Lee August 4, 2010 at 3:20 pm

This ruling doesn’t seem to be about Intel’s chip designs but about their software compiler’s. They are upset that Intel designs compilers that are optimized for Intel chips and not competitors. It doesn’t seem to matter that there are already third-party open source compiler’s that optimize for all chips…

Capt Mike August 4, 2010 at 5:48 pm

So the case was BASED on Intel’s compiler, BUT…. Does the consent apply to their hardware too?

pussum207 August 4, 2010 at 8:42 pm

Um, for those who are trying to follow along, what page are we at in the US government’s attempt to use Atlas Shrugged as a template?

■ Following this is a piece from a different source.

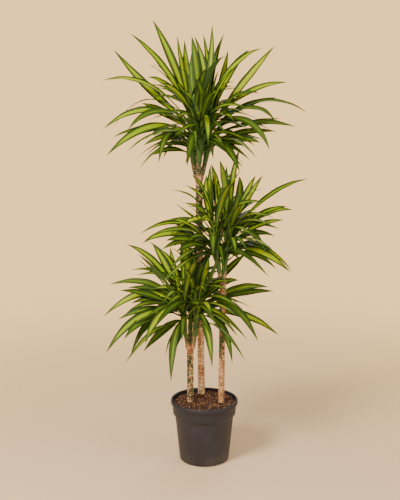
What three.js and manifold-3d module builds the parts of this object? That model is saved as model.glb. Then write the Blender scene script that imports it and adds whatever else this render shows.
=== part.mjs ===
// A corn plant (dracaena) of three canes in a grower's pot, 1.54 m tall.
// Millimetres, +Z up. The origin is the middle of the pot's base, and -Y is the front.
import * as THREE from 'three';
import { mergeVertices } from 'three/addons/utils/BufferGeometryUtils.js';
import Module from 'manifold-3d';

const wasm = await Module();
wasm.setup();

// ---------------------------------------------------------------- driving dimensions
const GAP = 0.3;                 // between pieces that touch

const POT = {
  rim: 120, height: 223, lipDrop: 13, wall: 1.9,
  base: 85, foot: 89.7, shoulder: 104.9, shoulderZ: 166, collar: 112.2, collarZ: 173, sides: 32,
};
const DRAIN = {
  inner: 30, outer: 68, lift: 4, floor: 3, holes: 8, holesAt: 51, holeRadius: 6,
  notches: 4, notchFrom: 65, notchTo: 95, notchWidth: 9,
};

const SOIL = { edgeZ: 211, dome: 7, bump: 1.8, tilt: 0.25, rings: [92, 72, 50, 26], seed: 41 };

// Each cane: its foot in the soil, its top, where the fork starts, and its radius.
const CANES = {
  cane_tall: { foot: [-9, 78, 96], top: [-19, 78, 990], radius: 12.6 },
  cane_right: { foot: [59, -15, 96], top: [64, -15, 648], radius: 11 },
  cane_left: { foot: [-50, -2, 96], top: [-50, -2, 400], radius: 11.6 },
};
const RING = { step: 42, first: 232, swell: 0.6, neck: 0.35, height: 4, sides: 10 };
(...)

Jim August 4, 2010 at 8:45 pm

Well pussum, considering how long Atlas Shrugged is we’d have to be in the triple digits.

GUILT August 5, 2010 at 5:44 am

I think this is a wonderful step: Perhaps now Intel will care about serving humanity rather than serving themselves.

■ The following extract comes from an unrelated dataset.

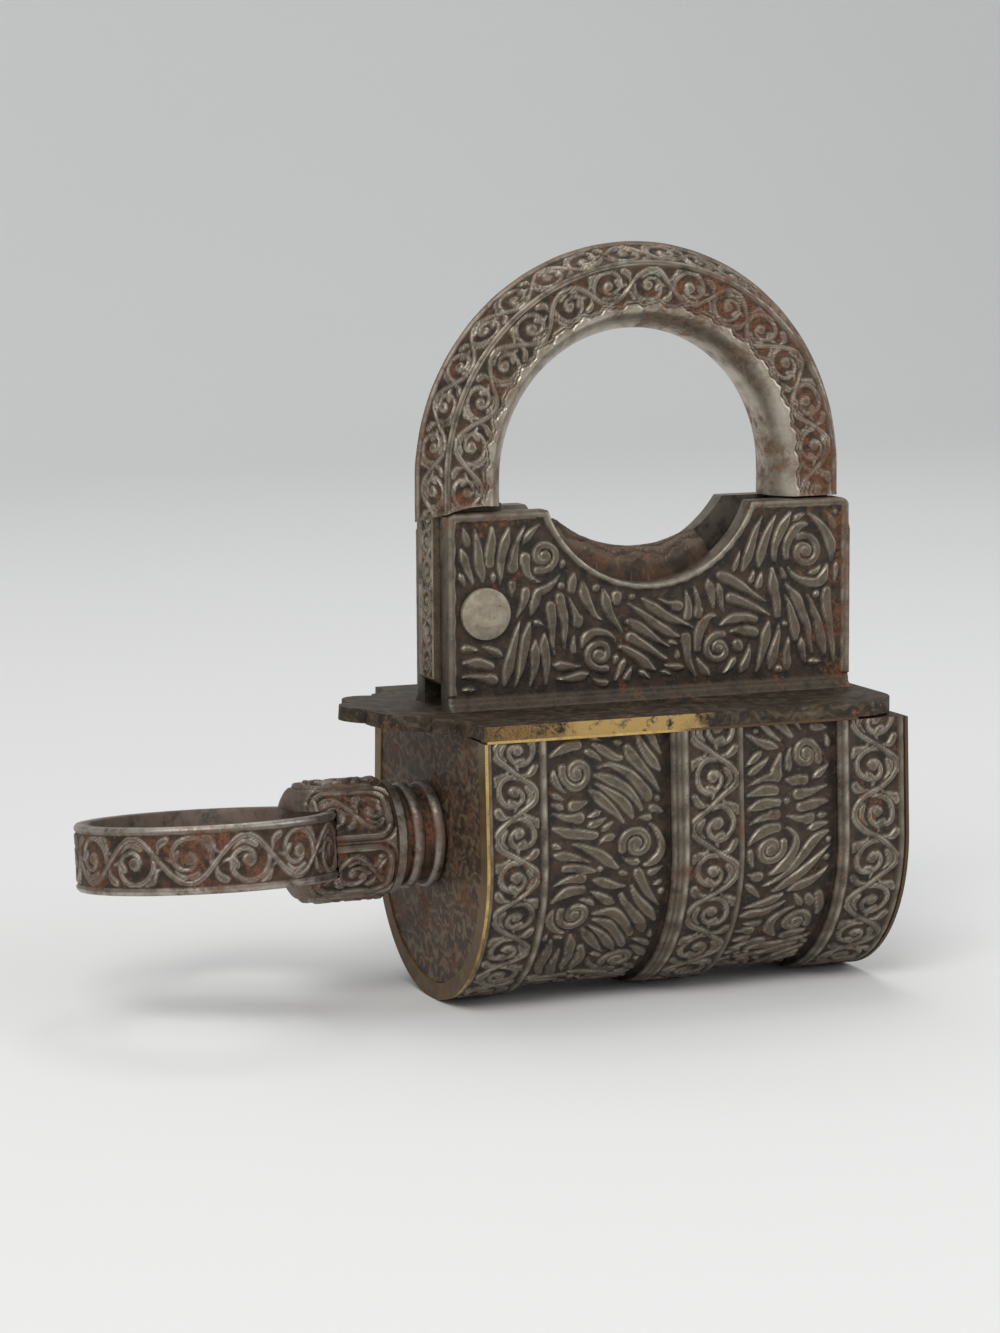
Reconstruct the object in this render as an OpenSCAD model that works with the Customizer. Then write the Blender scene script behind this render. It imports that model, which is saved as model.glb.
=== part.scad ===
// Barrel padlock with a hinged shackle and a screw key.
// Lengths are in millimetres. X runs along the barrel, the key enters from -X,
// -Y is the front and +Z is up. Working heights are counted from the top of the
// cover plate, and hang() moves everything to the point the lock hangs by.

/* [Barrel] */
// Length of the sheet body between its two brass rims
barrel_l = 69.5; // [58:0.5:90]
// Radius of the round bottom, over the raised bands
barrel_r = 24.2; // [20:0.1:30]
// Depth from the top of the cover plate to the lowest point
barrel_depth = 45.5; // [37:0.5:56]
// How much narrower each side is at the top than at its widest
side_lean = 0.9; // [0:0.1:1.5]
// Thickness of the body sheet
wall = 1.6; // [1.2:0.1:2.4]
// How far the bands stand out of the panels
band_rise = 1.0; // [0.5:0.1:1.6]
// Width of the band at the key end
key_band_w = 9.5; // [6:0.5:12]
// Start of the middle band, from the key end
mid_band_x = 29.8; // [22:0.1:34]
// Width of the middle band
mid_band_w = 12.1; // [8:0.1:14]
// Width of the band at the far end
far_band_w = 11.6; // [7:0.1:13]
// Thickness of the end plates
end_t = 2.0; // [1.4:0.1:3]
// Thickness of the brass rim at each end
rim_t = 0.5; // [0.3:0.1:0.8]
// How far the key end's plate lies below its brass rim
end_recess = 0.3; // [0.1:0.1:0.4]

/* [Cover plate] */
// Thickness of the cover plate
plate_t = 2.2; // [1.6:0.1:3]
// Thickness of the brass seam under the plate
seam_t = 0.4; // [0.2:0.1:0.6]
// Corner radius at the plate's far end
plate_corner_r = 8; // [3:0.5:12]
// How far the scalloped tongue reaches past the key end
tongue_reach = 14.8; // [10:0.1:18]
// Upward bend of the tongue, in degrees
tongue_bend = 4; // [0:0.5:6]

/* [Hinge housing] */
// Distance of the housing from the key end
house_in_key = 0.35; // [0.2:0.05:1]
// Distance of the housing from the far end
house_in_far = 1.3; // [0.5:0.1:3]
// Height of the cheeks above the plate
cheek_h = 30.1; // [25:0.1:37]
// Thickness of each cheek
cheek_t = 3.4; // [2.6:0.1:4]
// Width over both cheeks
house_w = 13.7; // [12:0.1:16]
// Radius of the notch under the shackle
notch_r = 18.2; // [15:0.1:19]
// Height of the notch's centre above the cheeks
notch_up = 6.2; // [4:0.1:8]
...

matskralc August 5, 2010 at 9:03 am

I think the most distressing thing to me is that the tech-related news feeds I read and the people who comment on them are celebrating this as a victory for freedom.

We’ve got a long way to go.

Shay August 5, 2010 at 9:56 am

It seems that people view this as a battle against the bad guys, who keep causing us hardships. They don’t realize that it’s disrespect for property rights that lets the bad guys cause us harm in the first place (and that everyone can be a bad guy, if given undue power). Let Intel do whatever the hell it wants with its own molecular property, and we’ll be fine.

Joe Peric August 5, 2010 at 11:34 am

I first got into computers back in 2000/2001 when the Intel and AMD wars were very hot and in the news. I was very much in the AMD camp, and I never really cared to question the legitimacy of state laws. I just thought “we need the government to stop monopolies”

Since I’ve shown up here over a year ago, I’ve learned plenty, and don’t agree with the above anymore. Heck, the government is a monopoly and uses IP laws to hand out monopolies.

WizardNote December 4, 2010 at 2:45 pm

Property rights are very vague in that case. Don’t you think?